Abstract

This paper presents a parallel visualization technique for illustrative rendering of dense three-dimensional (3D) geometry data sets. Our approach maps the depth information in each geometry onto various visual dimensions of graphical representations, including shape, color, brightness, transparency, and size, to achieve legible display in dense geometry environments where visual clutters often hinder perception and navigation in the visualizations. At the same time, we leverage legacy CPU computing power to overcome performance challenges as a result of the depth-dependent illustrations used for the visual legibility enhancement. This is realized by a novel parallel rendering algorithm we developed particularly for illustrative visualizations of depth-dependent stylized dense geometries at interactive frame rates.

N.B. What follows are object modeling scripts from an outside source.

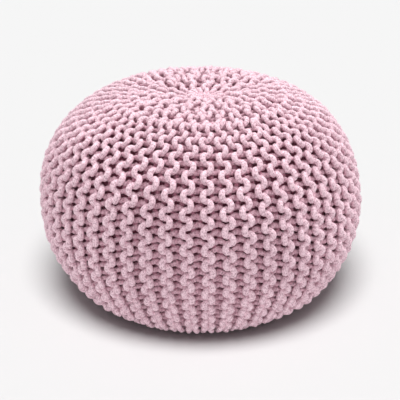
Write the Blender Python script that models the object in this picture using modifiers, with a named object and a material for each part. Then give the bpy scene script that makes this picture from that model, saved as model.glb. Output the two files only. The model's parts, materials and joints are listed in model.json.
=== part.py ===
"""Knitted pouf: one round floor cushion in a thick garter-knit cord, filled and closed.

Metres, +Z up. The origin is on the floor, under the middle of the widest level.
The knit's rows run from the crown's centre to the base's centre, and every two rows
make one upright ridge. The body is a turned shape with those ridges standing out of
it, as far out as the cord's own outer side.
"""

import math

import bmesh
import bpy
from mathutils import Vector

# Driving dimensions
OBJECT_NAME = "knitted_pouf"
RIDGE_COUNT = 52
COLUMNS_PER_RIDGE = 3       # one column in the valley, two on the ridge's top
RIDGE_DEPTH = 0.008         # from a ridge's top down to the valley beside it
FULL_RELIEF_RADIUS = 0.170  # nearer the axis the ridges crowd and their relief fades
FLAT_FADE_HEIGHT = 0.020    # the relief also fades over this height above the floor
STEPS_PER_SECTION = 3       # rings between one named section and the next
MERGE_DISTANCE = 0.0001

# The body's sections from the crown's centre down its side to the edge of the flat base.
# Drift is how far the section's middle lies towards +X, because the filling has settled.
SECTIONS = (
    # section          radius   height   drift
    ("crown centre",    0.0000,  0.3200,  0.0060),
    ("gathered ring",   0.0240,  0.3255,  0.0060),
    ("crown rim",       0.0780,  0.3310,  0.0040),
    ("crown shoulder",  0.1360,  0.3235,  0.0020),
    ("upper side",      0.1985,  0.2880,  0.0000),
    ("high side",       0.2390,  0.2270, -0.0020),
    ("widest",          0.2510,  0.1550,  0.0000),
    ("low side",        0.2405,  0.0905,  0.0010),
    ("lower curve",     0.2115,  0.0370,  0.0020),
    ("base turn",       0.1820,  0.0100,  0.0020),
    ("base edge",       0.1500,  0.0000,  0.0020),
)

CORD_COLOUR = (0.74, 0.47, 0.56, 1.0)
CORD_ROUGHNESS = 0.92


def clear_scene():
    """Remove every object that the scene starts with."""
    for old in list(bpy.data.objects):
        bpy.data.objects.remove(old, do_unlink=True)


def new_collection(name):
    """Make a collection under the scene's own and return it."""
    collection = bpy.data.collections.new(name)
    bpy.context.scene.collection.children.link(collection)
    return collection


def cord_material():
    """Matte dusty pink cotton cord."""
    material = bpy.data.materials.new("pink cotton cord")
    material.use_nodes = True
    shader = material.node_tree.nodes["Principled BSDF"]
    shader.inputs["Base Color"].default_value = CORD_COLOUR
    shader.inputs["Roughness"].default_value = CORD_ROUGHNESS
    shader.inputs["Metallic"].default_value = 0.0
    return material


def smooth_between(before, start, end, after, t):
    """Point at t from start (0) to end (1) on a Catmull-Rom curve through four points."""
    bend = 2 * before - 5 * start + 4 * end - after
    twist = 3 * start - before - 3 * end + after
    return start + 0.5 * t * ((end - before) + t * (bend + t * twist))


def smooth_sections():
    """Rings as vectors (radius, height, drift) on one smooth curve through the sections."""
    named = [Vector((radius, height, drift)) for _, radius, height, drift in SECTIONS]
    crown_mirror = Vector((-named[1].x, named[1].y, named[1].z))
    base_run_on = Vector((2 * named[-1].x - named[-2].x, 0.0, named[-1].z))
    line = [crown_mirror] + named + [base_run_on]
    rings = []
    for index in range(len(named) - 1):
        for step in range(STEPS_PER_SECTION):
            rings.append(smooth_between(*line[index:index + 4], step / STEPS_PER_SECTION))
    rings.append(named[-1])
    return rings


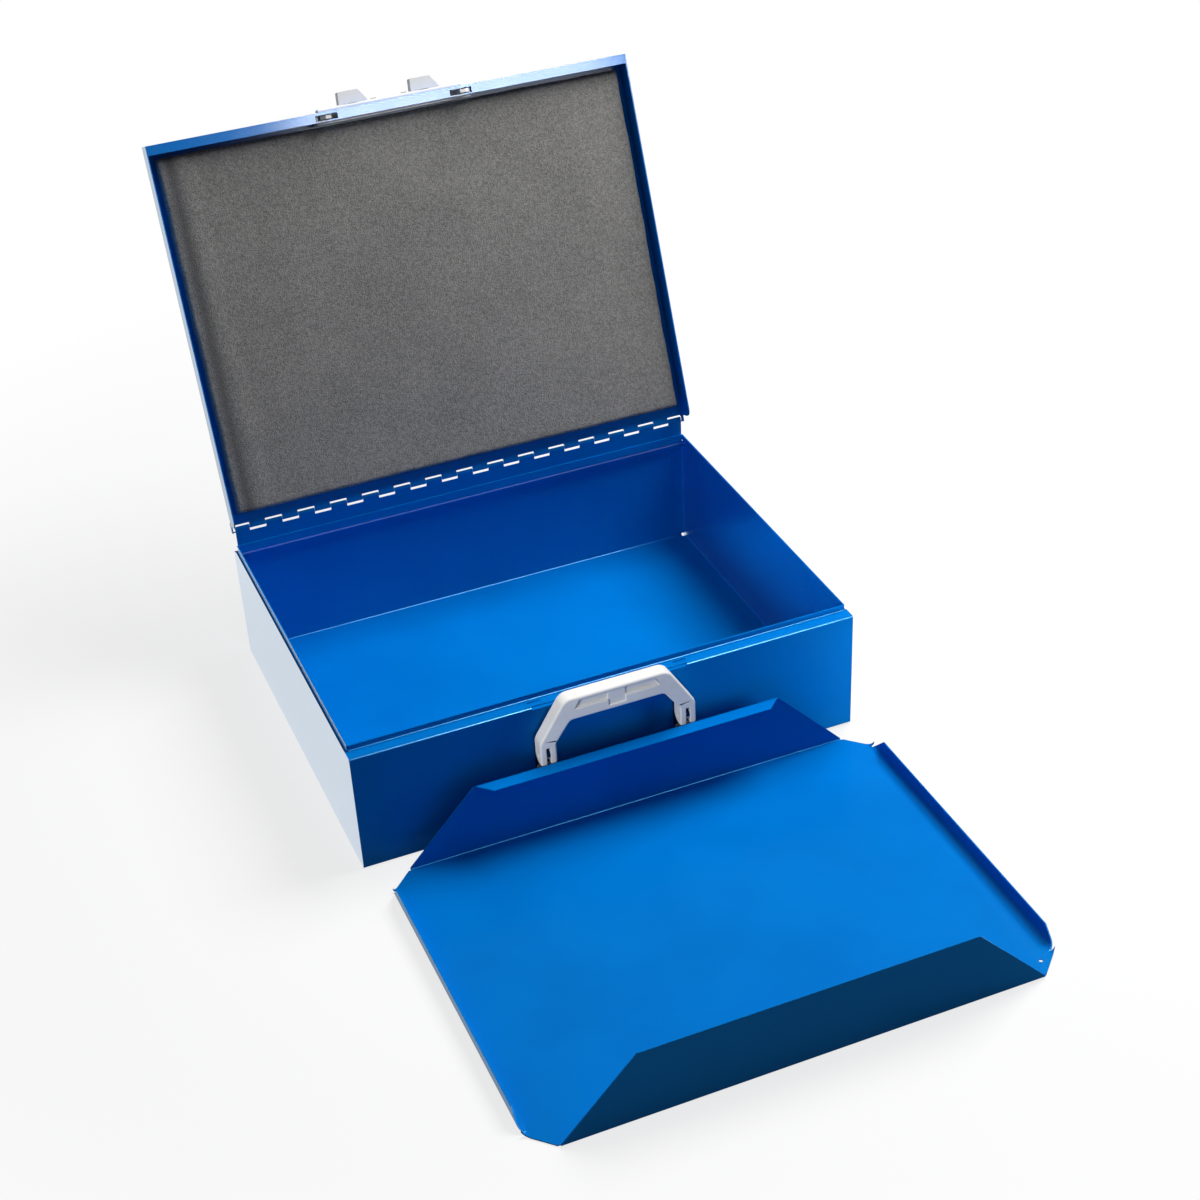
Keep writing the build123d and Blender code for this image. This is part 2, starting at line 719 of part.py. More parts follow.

While the computation could be performed atop modern GPU devices, we target a parallel visualization framework that enables it to efficiently run on commodity CPUs, which are much more available than GPUs for ordinary users. We evaluated our framework with visualizations of depth-stylized geometries derived from 3D diffusion tensor MRI data, by comparing its efficiency with several other alternative parallelization platforms with respect to the same computations. Results show that our approach can efficiently render highly dense 3D geometry data sets and, thus, it offers not only an alternative and complementary, but also more adoptable, solution to users in contrast to parallel visualization environments that rely on GPUs.